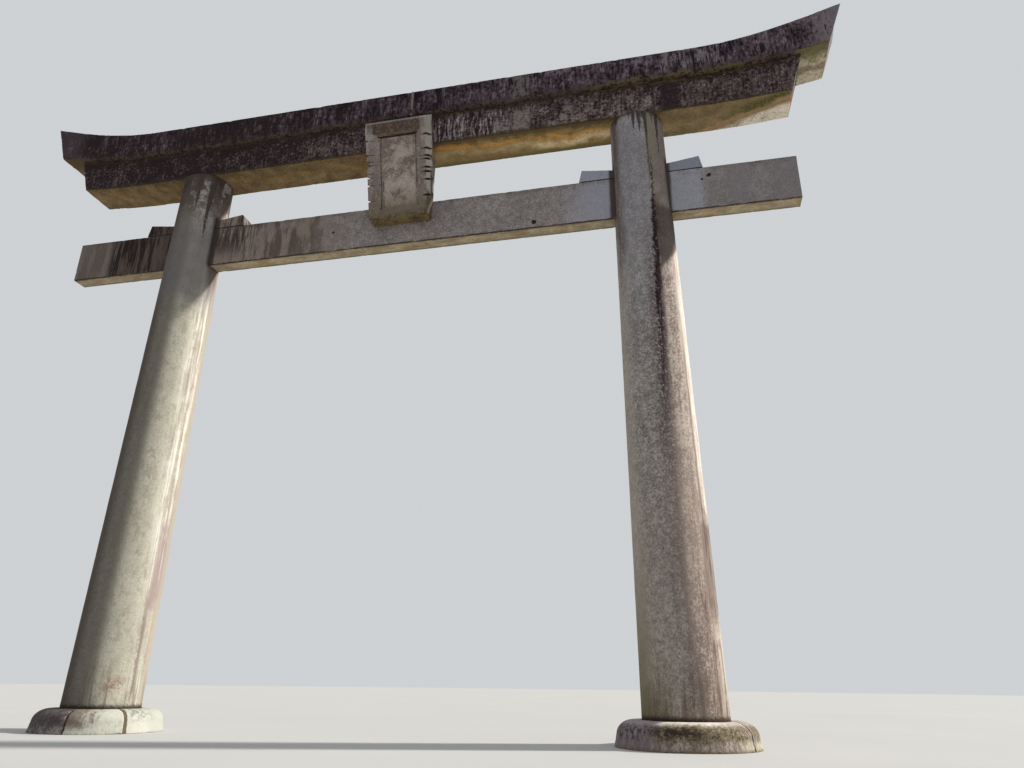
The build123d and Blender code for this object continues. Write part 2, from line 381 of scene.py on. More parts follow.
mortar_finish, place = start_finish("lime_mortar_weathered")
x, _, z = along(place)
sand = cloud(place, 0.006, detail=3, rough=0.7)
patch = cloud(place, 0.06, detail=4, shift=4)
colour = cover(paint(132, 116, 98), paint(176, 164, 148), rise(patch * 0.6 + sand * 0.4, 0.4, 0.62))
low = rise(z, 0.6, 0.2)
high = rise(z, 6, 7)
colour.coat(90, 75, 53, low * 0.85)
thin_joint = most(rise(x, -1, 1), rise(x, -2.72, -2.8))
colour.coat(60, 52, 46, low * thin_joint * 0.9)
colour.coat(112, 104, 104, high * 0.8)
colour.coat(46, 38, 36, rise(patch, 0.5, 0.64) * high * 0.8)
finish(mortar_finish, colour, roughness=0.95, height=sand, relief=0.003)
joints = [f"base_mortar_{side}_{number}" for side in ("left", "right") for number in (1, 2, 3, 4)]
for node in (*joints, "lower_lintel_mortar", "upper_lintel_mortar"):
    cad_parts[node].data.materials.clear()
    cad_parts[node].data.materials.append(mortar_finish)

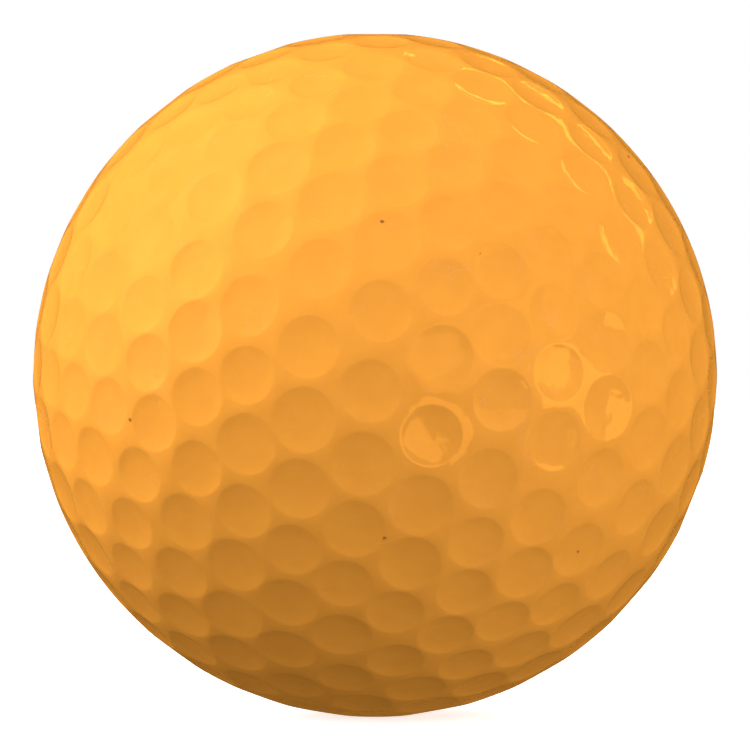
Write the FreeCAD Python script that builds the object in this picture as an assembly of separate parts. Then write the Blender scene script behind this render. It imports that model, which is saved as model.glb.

——————————

--- Goal of the exercise ---
Return every entry exactly as given.

--- Correct response ---
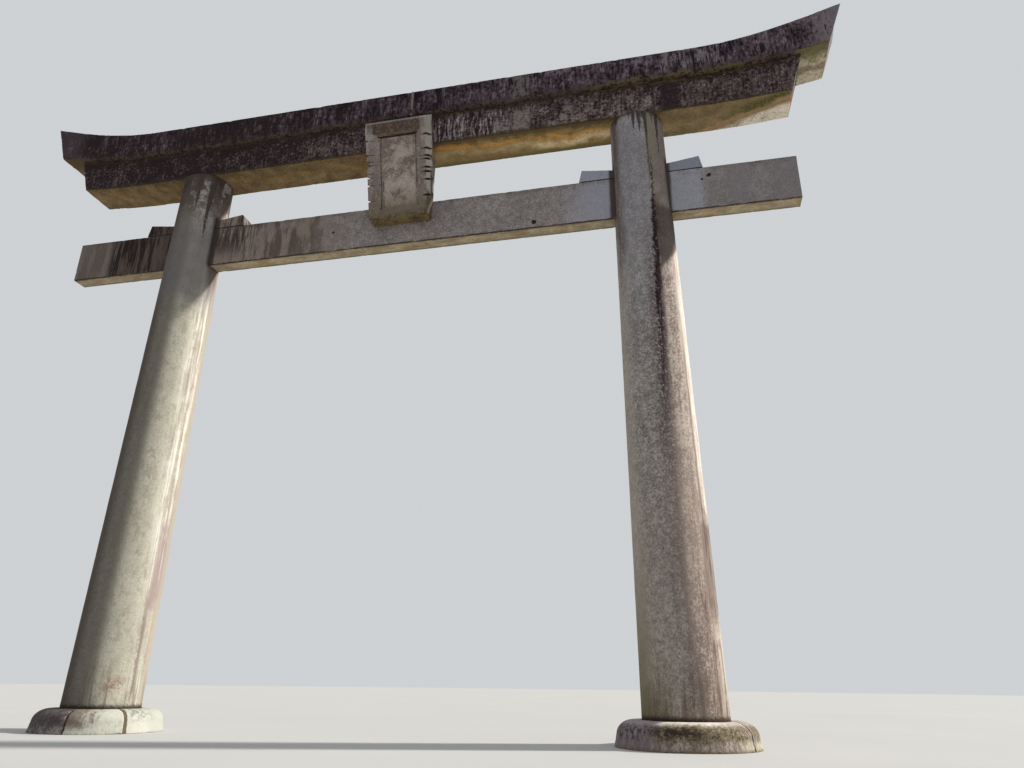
The build123d and Blender code for this object continues. Write part 2, from line 381 of scene.py on. More parts follow.
mortar_finish, place = start_finish("lime_mortar_weathered")
x, _, z = along(place)
sand = cloud(place, 0.006, detail=3, rough=0.7)
patch = cloud(place, 0.06, detail=4, shift=4)
colour = cover(paint(132, 116, 98), paint(176, 164, 148), rise(patch * 0.6 + sand * 0.4, 0.4, 0.62))
low = rise(z, 0.6, 0.2)
high = rise(z, 6, 7)
colour.coat(90, 75, 53, low * 0.85)
thin_joint = most(rise(x, -1, 1), rise(x, -2.72, -2.8))
colour.coat(60, 52, 46, low * thin_joint * 0.9)
colour.coat(112, 104, 104, high * 0.8)
colour.coat(46, 38, 36, rise(patch, 0.5, 0.64) * high * 0.8)
finish(mortar_finish, colour, roughness=0.95, height=sand, relief=0.003)
joints = [f"base_mortar_{side}_{number}" for side in ("left", "right") for number in (1, 2, 3, 4)]
for node in (*joints, "lower_lintel_mortar", "upper_lintel_mortar"):
    cad_parts[node].data.materials.clear()
    cad_parts[node].data.materials.append(mortar_finish)

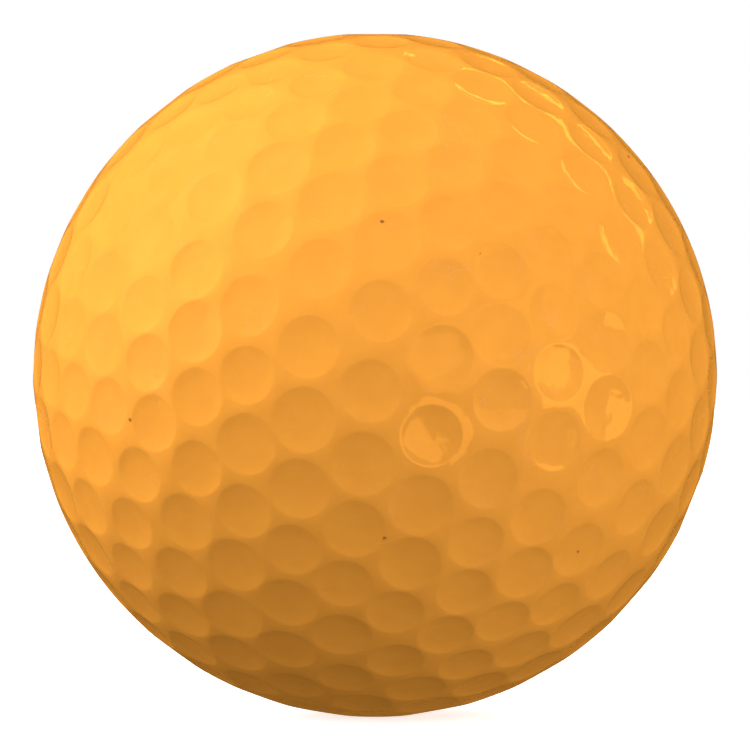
Write the FreeCAD Python script that builds the object in this picture as an assembly of separate parts. Then write the Blender scene script behind this render. It imports that model, which is saved as model.glb.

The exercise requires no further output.